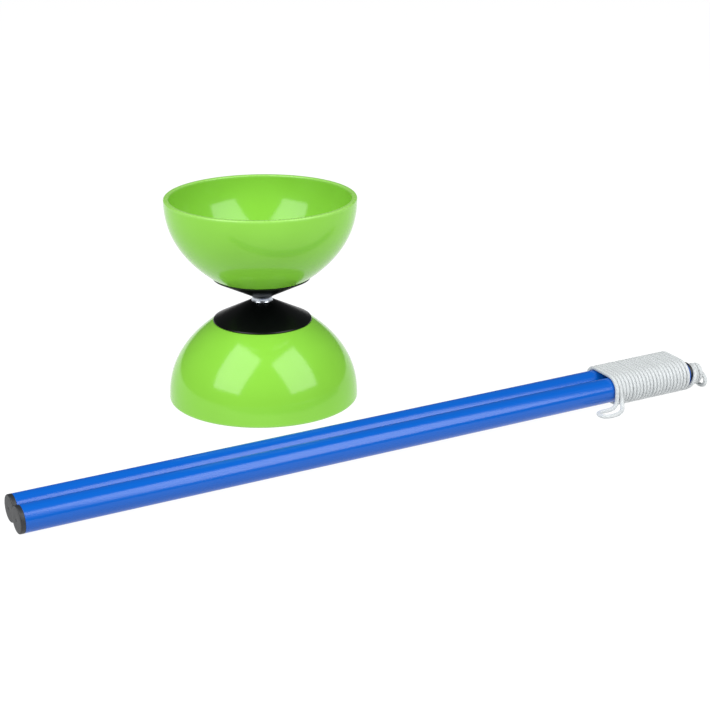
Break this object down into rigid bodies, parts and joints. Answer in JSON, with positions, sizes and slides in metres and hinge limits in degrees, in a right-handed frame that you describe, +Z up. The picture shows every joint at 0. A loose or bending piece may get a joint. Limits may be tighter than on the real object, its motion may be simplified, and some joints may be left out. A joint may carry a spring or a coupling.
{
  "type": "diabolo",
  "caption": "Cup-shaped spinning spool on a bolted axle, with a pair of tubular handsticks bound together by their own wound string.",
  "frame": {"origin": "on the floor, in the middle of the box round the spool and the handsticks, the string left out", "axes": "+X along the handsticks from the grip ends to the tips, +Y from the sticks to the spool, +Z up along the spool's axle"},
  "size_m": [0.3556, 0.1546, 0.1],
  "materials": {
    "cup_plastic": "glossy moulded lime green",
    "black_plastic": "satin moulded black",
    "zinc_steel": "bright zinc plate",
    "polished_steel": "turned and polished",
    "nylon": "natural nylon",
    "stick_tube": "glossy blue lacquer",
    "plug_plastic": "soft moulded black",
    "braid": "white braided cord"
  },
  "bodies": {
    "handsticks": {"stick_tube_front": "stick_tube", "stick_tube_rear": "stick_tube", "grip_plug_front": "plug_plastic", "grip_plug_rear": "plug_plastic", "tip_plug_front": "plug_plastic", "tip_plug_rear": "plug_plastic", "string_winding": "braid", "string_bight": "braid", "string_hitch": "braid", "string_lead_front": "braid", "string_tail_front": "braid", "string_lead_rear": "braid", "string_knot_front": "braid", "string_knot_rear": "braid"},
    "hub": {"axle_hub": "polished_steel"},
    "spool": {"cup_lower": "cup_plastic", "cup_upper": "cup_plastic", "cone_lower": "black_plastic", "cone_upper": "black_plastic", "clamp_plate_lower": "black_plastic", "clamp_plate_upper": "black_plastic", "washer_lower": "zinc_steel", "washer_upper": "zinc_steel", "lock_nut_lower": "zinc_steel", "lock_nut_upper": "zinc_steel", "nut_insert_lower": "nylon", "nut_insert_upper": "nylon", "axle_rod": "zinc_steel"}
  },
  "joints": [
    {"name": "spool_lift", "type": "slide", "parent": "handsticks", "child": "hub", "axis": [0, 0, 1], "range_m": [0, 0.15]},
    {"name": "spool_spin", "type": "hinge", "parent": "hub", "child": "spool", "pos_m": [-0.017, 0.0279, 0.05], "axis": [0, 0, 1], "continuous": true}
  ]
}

• [Work to do]: From the listing above, extract every line exactly as it stands.

• [Worked solution]:
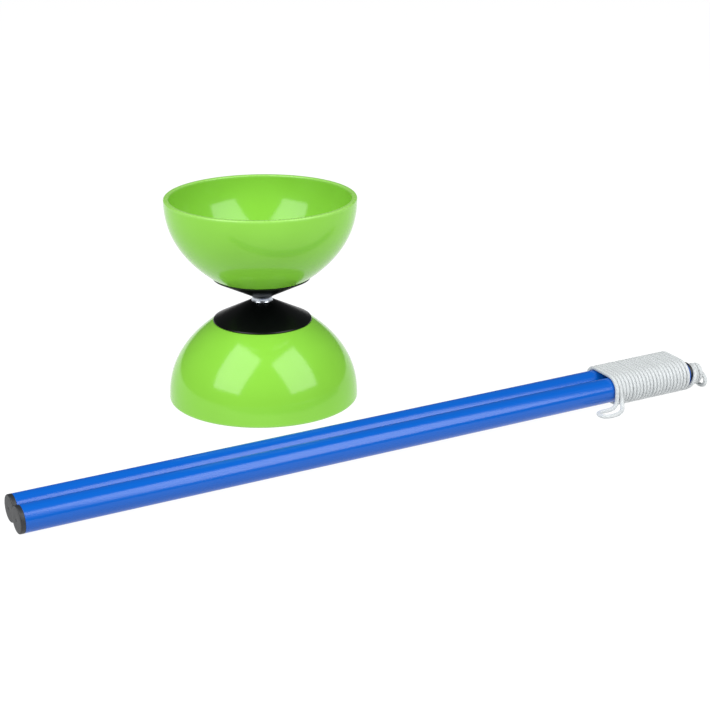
Break this object down into rigid bodies, parts and joints. Answer in JSON, with positions, sizes and slides in metres and hinge limits in degrees, in a right-handed frame that you describe, +Z up. The picture shows every joint at 0. A loose or bending piece may get a joint. Limits may be tighter than on the real object, its motion may be simplified, and some joints may be left out. A joint may carry a spring or a coupling.
{
  "type": "diabolo",
  "caption": "Cup-shaped spinning spool on a bolted axle, with a pair of tubular handsticks bound together by their own wound string.",
  "frame": {"origin": "on the floor, in the middle of the box round the spool and the handsticks, the string left out", "axes": "+X along the handsticks from the grip ends to the tips, +Y from the sticks to the spool, +Z up along the spool's axle"},
  "size_m": [0.3556, 0.1546, 0.1],
  "materials": {
    "cup_plastic": "glossy moulded lime green",
    "black_plastic": "satin moulded black",
    "zinc_steel": "bright zinc plate",
    "polished_steel": "turned and polished",
    "nylon": "natural nylon",
    "stick_tube": "glossy blue lacquer",
    "plug_plastic": "soft moulded black",
    "braid": "white braided cord"
  },
  "bodies": {
    "handsticks": {"stick_tube_front": "stick_tube", "stick_tube_rear": "stick_tube", "grip_plug_front": "plug_plastic", "grip_plug_rear": "plug_plastic", "tip_plug_front": "plug_plastic", "tip_plug_rear": "plug_plastic", "string_winding": "braid", "string_bight": "braid", "string_hitch": "braid", "string_lead_front": "braid", "string_tail_front": "braid", "string_lead_rear": "braid", "string_knot_front": "braid", "string_knot_rear": "braid"},
    "hub": {"axle_hub": "polished_steel"},
    "spool": {"cup_lower": "cup_plastic", "cup_upper": "cup_plastic", "cone_lower": "black_plastic", "cone_upper": "black_plastic", "clamp_plate_lower": "black_plastic", "clamp_plate_upper": "black_plastic", "washer_lower": "zinc_steel", "washer_upper": "zinc_steel", "lock_nut_lower": "zinc_steel", "lock_nut_upper": "zinc_steel", "nut_insert_lower": "nylon", "nut_insert_upper": "nylon", "axle_rod": "zinc_steel"}
  },
  "joints": [
    {"name": "spool_lift", "type": "slide", "parent": "handsticks", "child": "hub", "axis": [0, 0, 1], "range_m": [0, 0.15]},
    {"name": "spool_spin", "type": "hinge", "parent": "hub", "child": "spool", "pos_m": [-0.017, 0.0279, 0.05], "axis": [0, 0, 1], "continuous": true}
  ]
}